While some of the earliest American pizzerias made pies that were inspired by Neapolitan pizza, they wouldn’t be technically classified as true Neapolitan by today’s standards. “The pictures we have of them look close, but, in all likelihood, they were not Neapolitan,” Wiener says. “VPN today would not have certified the earliest pizzerias in America, because the VPN wants you to use Italian ingredients. The earliest American pizzerias were not using Italian ingredients, besides probably tomatoes. Beyond that, it was American flour, American dairy products and American ovens, which were coal-fired ovens in the early days. That’s a totally different bake and texture from a wood-fired oven.”

Although it has been around for roughly 350 years, authentic Neapolitan pizza didn’t gain mass popularity in North America until the turn of the century. “A good starting point for Neapolitan pizza in the United States is around 2000, when it kicked off into hyperdrive,” Wiener says. “The first places that I remember doing it were La Pizza Fresca and Naples 45, both in New York. Both of those were VPN-certified. Also, Pizza Napolitano, which started off in Point Pleasant, New Jersey, and Kesté in New York. Kesté was a big one—not because it was the first one, but because it was a ‘training academy’ for New York with the owner, Roberto Caporuscio. He was not only the owner of the restaurant but also did training and certification under the APN organization. He had a place in Pittsburgh for seven years, and then ended up in Manhattan, where he sparked a whole bunch of other Neapolitan-style places as well.”

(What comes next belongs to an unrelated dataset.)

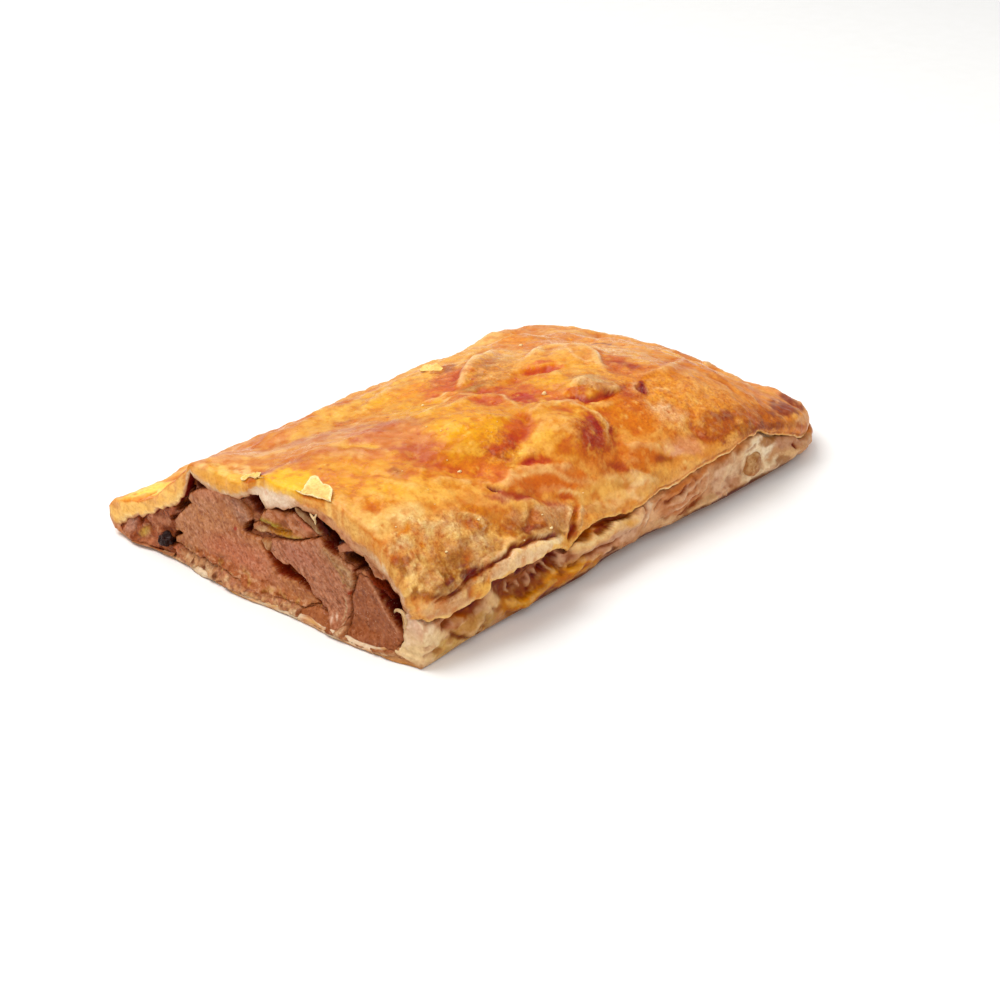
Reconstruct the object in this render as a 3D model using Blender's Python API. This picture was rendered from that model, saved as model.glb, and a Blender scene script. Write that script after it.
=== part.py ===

Although not commonplace, authentic Neapolitan pizzerias can now be found around the country and have sparked a legion of hungry, loyal fans. That’s in part because Neapolitan pizza makers care passionately about their craft, and it shows in their food. “I think it’s important that we are servants to the pizza—we represent the pizza,” Goldsmith says. “It’s the pizza that’s important—not the pizza maker. We’re lucky to be honored to work with pizza, but we’re not more important than it.”